Nearly a dozen players have also said they are boycotting the meeting, but have not given reasons.
“Unfortunately, we are still struggling, still fighting,” Cora said in a statement. “Some people still lack basic necessities, others remain without electricity and many homes and schools are in pretty bad shape almost a year and a half after Hurricane Maria struck.”
Nearly 3,000 people are estimated to have been killed when the hurricane devastated Dominica, the US Virgin Islands, and Puerto Rico in September 2017 and it is regarded as the worst natural disaster on record in the area.
Earlier this year the US President told Republican lawmakers that Puerto Rico had been given too much rebuilding money compared with mainland states like Florida and Texas, which have also been hit by severe storms in recent years.
At a rally in May, President Trump pledged more money for relief efforts for Florida, but told Puerto Ricans they should be “grateful” for what they have already been given.
This week Cora wants to snub the White House in order to raise awareness. “I’ve used my voice on many occasions so that Puerto Ricans are not forgotten, and my absence is no different. As such, at this moment, I don’t feel comfortable celebrating in the White House,” he said.
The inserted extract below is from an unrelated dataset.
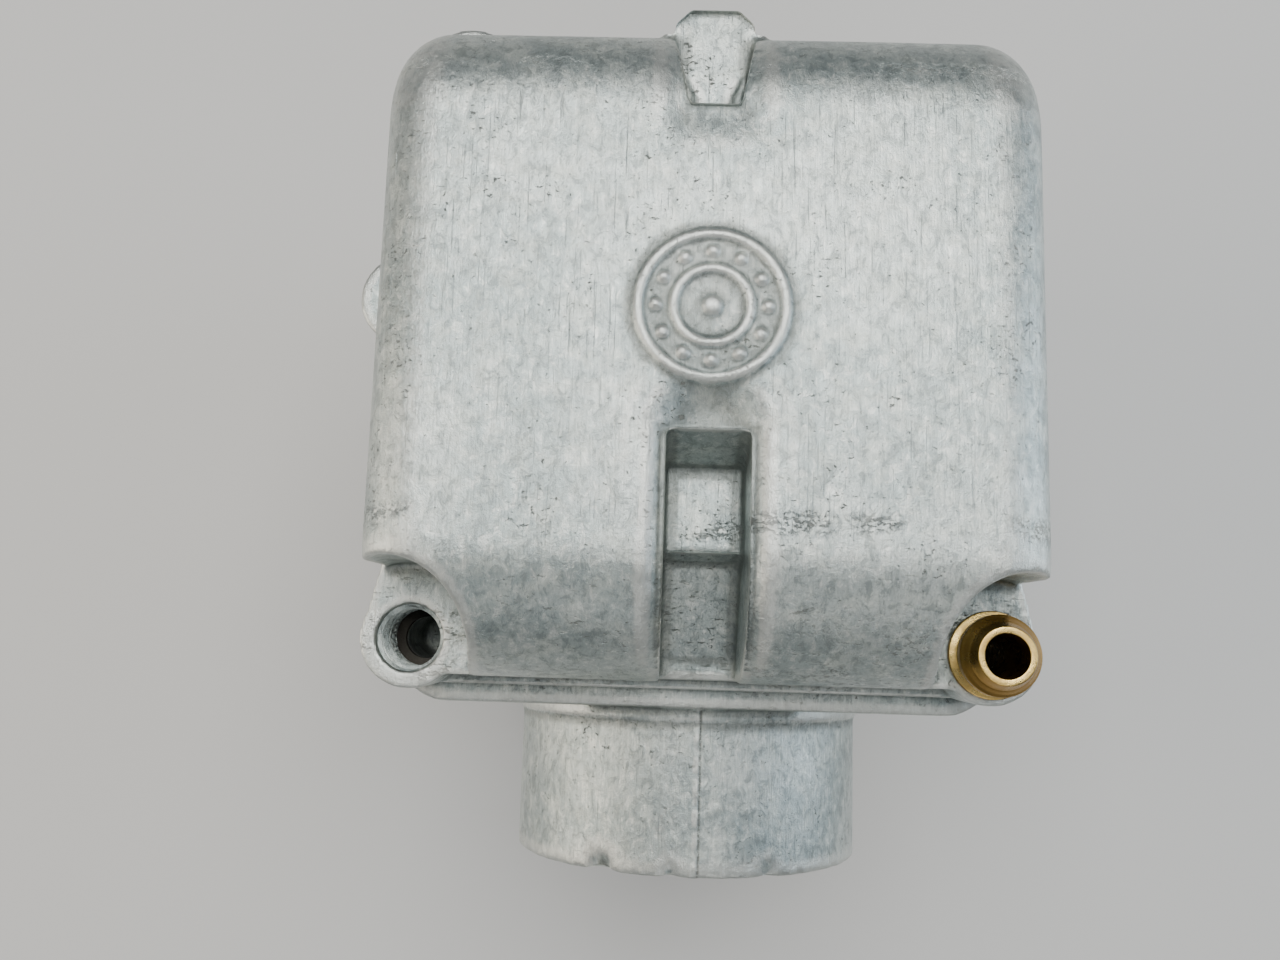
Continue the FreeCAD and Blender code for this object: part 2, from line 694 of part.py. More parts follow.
def make_throttle_lever():
    hub = rod("5.6", "2", ("31", "throttle_place", "0"), "X")
    arm_points = [
        ("throttle_place - 5", "0"), ("throttle_place - 3.4", "-18"),
        ("throttle_place", "-21"), ("throttle_place + 3.4", "-18"), ("throttle_place + 5", "0"),
    ]
    arm = slab(arm_points, "YZ_Plane", "2", ("31", "0", "0"))
    finger = block(("31", "throttle_place", "4.4"), ("33", "31.8", "9.6"))
    tang = block(("26.6", "30.2", "4.4"), ("31.5", "31.8", "9.6"))
    shaft_way = rod("shaft_radius", "4", ("30", "throttle_place", "0"), "X")
    cable_hole = rod("1.6", "4", ("30", "throttle_place", "-16.5"), "X")
    node("throttle_lever", cut(fuse(hub, arm, finger, tang), shaft_way, cable_hole))

    washer = rod("5.6", "1", ("33", "throttle_place", "0"), "X")
    washer_hole = rod("shaft_radius", "3", ("32", "throttle_place", "0"), "X")
    node("lever_washer", cut(washer, washer_hole))
    nut = hexagon("5.8", "3.2", ("34", "throttle_place", "0"), "X")
    nut_hole = rod("shaft_radius", "6", ("33", "throttle_place", "0"), "X")
    node("lever_nut", cut(nut, nut_hole))
    coil("return_spring", "return_wire", "return_coil", "return_pitch", 3,
         ("26.6", "throttle_place", "0"), "X")


def stop_at(y):
    return "stop_place_x", y, "stop_place_z"


def make_stop_screw():
    shank = rod("2.0", "18.2", stop_at("31.85"), "Y")
    head = rod("3.4", "3", stop_at("50"), "Y")
    slot = block(("stop_place_x - 0.5", "52", "stop_place_z - 4"),
                 ("stop_place_x + 0.5", "54", "stop_place_z + 4"))
    node("idle_stop_screw", cut(fuse(shank, head), slot))
    coil("stop_screw_spring", "stop_wire", "stop_coil", "stop_pitch", 5, stop_at("42.6"), "Y")


# ---- idle circuit and jets ----------------------------------------------

def make_mixture_screw():
    at = ("-40", "mixture_place_y", "5")
    pin = turned([
        ("0", "0"), ("3.2", "0"), ("3.2", "3"), ("2.0", "3"), ("2.0", "17"), ("1.0", "19"),
        ("0.4", "23"), ("0", "23"),
    ], at, "X")
    slot = block(("-41", "mixture_place_y - 0.5", "1"), ("-39", "mixture_place_y + 0.5", "9"))
    node("mixture_screw", cut(pin, slot))
    coil("mixture_spring", "mixture_wire", "mixture_coil", "mixture_pitch", 5,
         ("-36.5", "mixture_place_y", "5"), "X")


def make_jets():
    jet = turned([
        ("0.6", "20.4"), ("2.5", "20.4"), ("2.5", "29.2"), ("3.6", "29.2"), ("3.6", "31.4"),
        ("0.6", "31.4"),
    ], ("0", "idle_jet_place", "0"))
    jet_slot = block(("-4", "idle_jet_place - 0.4", "30.2"), ("4", "idle_jet_place + 0.4", "32"))
    node("idle_jet", cut(jet, jet_slot))

    tube = turned([
        ("1.4", "16.4"), ("3.0", "16.4"), ("3.0", "30.2"), ("4.4", "30.2"), ("4.4", "33.2"),
        ("3.0", "33.2"), ("3.0", "41.8"), ("1.4", "41.8"),
    ], PISTON)
    air_holes = [rod("0.5", "8", ("-4", "piston_place", height), "X")
                 for height in ("35", "37.5", "40")]
    node("mixing_tube", cut(tube, *air_holes))

    head = hexagon("3.8", "2.4", ("0", "piston_place", "41.8"))
    node("main_jet", cut(head, rod("0.7", "4", ("0", "piston_place", "41"))))


# ---- fuel inlet, needle valve and floats --------------------------------

NEEDLE = ("needle_place_x", "needle_place_y", "0")


def make_needle_valve():
    node("needle_seat", turned([
        ("1.0", "18.4"), ("3.6", "18.4"), ("3.6", "25.2"), ("4.8", "25.2"), ("4.8", "26.2"),
        ("2.06", "26.2"), ("2.06", "21"), ("1.0", "20.2"),
    ], NEEDLE))
    node("inlet_needle", turned([
        ("0", "20.6"), ("0.6", "20.6"), ("2.0", "22.2"), ("2.0", "27.4"), ("0.8", "27.6"),
        ("0.8", "28.55"), ("0", "28.55"),
    ], NEEDLE))


def make_floats():
    leaf = block(("-24", "float_rear", "28.6"), ("24", "82", "29.6"))
    tongue = block(("-7.2", "81", "28.6"), ("7.2", "hinge_place_y", "29.6"))
    hinge_at = ("-7.2", "hinge_place_y", "hinge_place_z")
    barrel = rod("2.3", "14.4", hinge_at, "X")
    pin_way = rod("hinge_pin_radius + 0.05", "30", ("-15", "hinge_place_y", "hinge_place_z"), "X")
    node("float_arm", cut(fuse(leaf, tongue, barrel), pin_way))
    node("float_pin", rod("hinge_pin_radius", "22", ("-11", "hinge_place_y", "hinge_place_z"), "X"))

    pontoons = []
    for low_x, high_x in (("-28.5", "-8.5"), ("8.5", "28.5")):
        pontoon = rounded_slab((low_x, "float_front", "float_bottom"),
                               (high_x, "float_rear", "float_top"), "3")
        top = number("float_top - float_bottom") - 0.1
        pontoons.append(soften(pontoon, "1.5", lambda box: box.ZMin > top))
    node("floats", group(*pontoons))


def make_nipples():
    node("hose_nipple", turned([
        ("2.3", "25"), ("2.98", "25"), ("2.98", "lug_top"), ("4.65", "lug_top"),
        ("4.65", "lug_top + 0.8"), ("3.7", "lug_top + 2.6"), ("4.25", "lug_top + 2.6"),
        ("4.25", "lug_top + 3.6"), ("2.95", "lug_top + 5.8"), ("2.3", "lug_top + 5.8"),
    ], ("lug_place_x", "lug_place_y", "0")))
    node("fuel_inlet_nipple", turned([
        ("1.6", "0"), ("2.58", "0"), ("2.58", "6"), ("4.4", "6"), ("4.4", "7.5"), ("3.2", "7.5"),
        ("3.2", "18.5"), ("2.6", "19.5"), ("1.6", "19.5"),
    ], ("22", "needle_place_y", "14"), "X"))


# ---- cold starter -------------------------------------------------------

def make_starter():
    disc = starter_rod("9.5", "1.8", "-24.95")
    stem = starter_rod("3", "13.1", "-38")
    mixture_port = starter_rod("1.5", "4", "-26", 5, 3)
    node("starter_disc", cut(fuse(disc, stem), mixture_port))
    holes = [starter_rod("1.6", "6", "-30", across, up) for across, up in STARTER_SCREWS]
    node("starter_gasket", cut(starter_rod("15", "0.5", "-25.5"), starter_rod("9.7", "2", "-26"),
                               *holes))
    node("starter_cover", cut(starter_rod("15", "4", "-29.5"), starter_rod("3.05", "6", "-30"),
                              *holes))
    screws = []
    for across, up in STARTER_SCREWS:
        shank = starter_rod("1.5", "9", "-29.5", across, up)
        head = starter_rod("2.6", "2", "-31.5", across, up)
        screws.append(fuse(shank, head))
    node("starter_screws", group(*screws))

    hub = starter_rod("5.2", "1.5", "-33.5")
    arm_points = [("57", "-8.4"), ("61", "-9"), ("61", "1"), ("57", "0.4"), ("42", "-1"),
                  ("40", "-4"), ("42", "-7")]
    arm = slab(arm_points, "YZ_Plane", "1.5", ("-33.5", "0", "0"))
    node("starter_lever", cut(fuse(hub, arm), starter_rod("3", "4", "-35"),
                              starter_rod("1.4", "4", "-35", -18, 0)))
    nut = hexagon("5", "2.8", ("-36.3", STARTER_PLACE[0], STARTER_PLACE[1]), "X")
    node("starter_nut", cut(nut, starter_rod("3", "5", "-37")))


def save_all():
    doc.recompute()
    os.makedirs("parts", exist_ok=True)
    for thing in doc.Objects:
        for word in ("Invalid", "Error"):
            if word in thing.State:
                raise SystemExit(f"{thing.Name} ({thing.Label}) is {thing.State}")
    for name, piece in nodes:
        shape = piece.Shape
        if shape.isNull() or not shape.isValid() or not shape.Solids:
            raise SystemExit(f"{name} has no valid solid")
        shape.exportStep(f"parts/{name}.step")
        print(name, len(shape.Solids), round(shape.Volume, 1))


make_float_bowl()
make_bowl_gasket()
make_bowl_screws()
make_carb_body()
make_vacuum_piston()
make_jet_needle()
make_diaphragm()
make_chamber_cover()
make_cover_screws()
coil("piston_spring", "piston_wire", "piston_coil", "piston_pitch", 10,
     ("0", "piston_place", "-57.9"))
make_throttle()
make_throttle_lever()
make_stop_screw()
make_mixture_screw()
make_jets()
make_needle_valve()
make_floats()
make_nipples()
make_starter()
save_all()
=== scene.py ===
import json
import math

import bmesh
import bpy
import numpy as np
from mathutils import Euler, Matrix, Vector


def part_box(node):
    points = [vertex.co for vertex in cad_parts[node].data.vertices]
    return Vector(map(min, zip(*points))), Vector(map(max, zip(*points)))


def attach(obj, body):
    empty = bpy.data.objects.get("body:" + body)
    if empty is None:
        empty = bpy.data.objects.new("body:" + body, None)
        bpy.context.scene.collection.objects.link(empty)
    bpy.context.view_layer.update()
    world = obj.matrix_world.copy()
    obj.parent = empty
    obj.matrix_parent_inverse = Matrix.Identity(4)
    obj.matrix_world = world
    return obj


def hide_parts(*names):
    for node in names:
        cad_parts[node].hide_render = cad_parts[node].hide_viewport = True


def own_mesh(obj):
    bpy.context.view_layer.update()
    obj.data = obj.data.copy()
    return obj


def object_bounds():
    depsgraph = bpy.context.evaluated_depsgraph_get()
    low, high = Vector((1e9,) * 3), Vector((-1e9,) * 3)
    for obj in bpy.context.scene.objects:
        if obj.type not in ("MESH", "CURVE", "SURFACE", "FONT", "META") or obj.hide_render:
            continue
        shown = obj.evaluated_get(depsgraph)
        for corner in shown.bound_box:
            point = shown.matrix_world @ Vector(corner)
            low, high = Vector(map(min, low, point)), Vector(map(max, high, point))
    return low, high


# Looks for the float carburettor.  Lengths are metres in the CAD frame: +Y runs
# along the bore from the engine spigot, +Z points to the bowl's flat face.

MM = 0.001

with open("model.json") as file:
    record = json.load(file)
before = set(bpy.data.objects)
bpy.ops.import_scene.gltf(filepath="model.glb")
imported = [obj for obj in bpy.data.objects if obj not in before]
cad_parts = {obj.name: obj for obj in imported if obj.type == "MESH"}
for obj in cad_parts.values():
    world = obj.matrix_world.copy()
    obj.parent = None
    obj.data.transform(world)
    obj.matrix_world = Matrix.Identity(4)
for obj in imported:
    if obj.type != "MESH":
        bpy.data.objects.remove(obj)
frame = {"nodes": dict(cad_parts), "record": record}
cad_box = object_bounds()
nodes = frame["nodes"]

bowl_low, bowl_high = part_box("float_bowl")
nipple_low, nipple_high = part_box("hose_nipple")

BOWL_TOP = bowl_high.z
BOWL_JOINT = bowl_low.z
FLAT_REAR = 80.0 * MM           # where the bowl's flat face ends, behind
SHELF_Y = 47.5 * MM             # where the channel's lead-in starts
CHANNEL_HALF = 4.1 * MM
SPIGOT_RADIUS = 22.0 * MM
NIPPLE_AT = (nipple_low + nipple_high) / 2
PORT_AT = Vector((-NIPPLE_AT.x, NIPPLE_AT.y, BOWL_JOINT))
PORT_RADIUS = 3.4 * MM
PORT_DEPTH = 7.5 * MM
DIAL_AT = Vector((0.0, 59.0 * MM, BOWL_TOP))
DIAL_RADIUS = 7.2 * MM
DIAL_HEIGHT = 0.55 * MM
MONTHS = 12
SUNK = -0.5 * MM                # how deep a raised mark's foot stands in the face
WEB_FOOT = 34 * MM
WEB_TOP = BOWL_TOP - 6.5 * MM
FLASH_X = 0.5 * MM              # the die's parting line along the spigot
FLASH_SHADOW_X = 0.9 * MM
FLOOR_HALF = 3.0
LIT_POINT = Vector((0, 55 * MM, 10 * MM))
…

The team’s white players have so far said they are not going to support their teammates in the boycott, leading David Price, an African American who says he will not attend, to reweet sports journalist Steve Buckley noting that “basically, it’s the white Sox who’ll be going.”
“Politically, it didn’t matter who was in the White House. If I have an opportunity to go to the White House and meet the president, I’m going to go,” relief pitcher Heath Hembree said on Wednesday.
A championship team’s coach rarely, if ever, misses the White House visit, a tradition that began in in the 1920s.
Having won the annual baseball World Series league titles in 2004, 2007 and 2013, the Red Sox have been honoured at the White House under both Republican and Democratic presidents.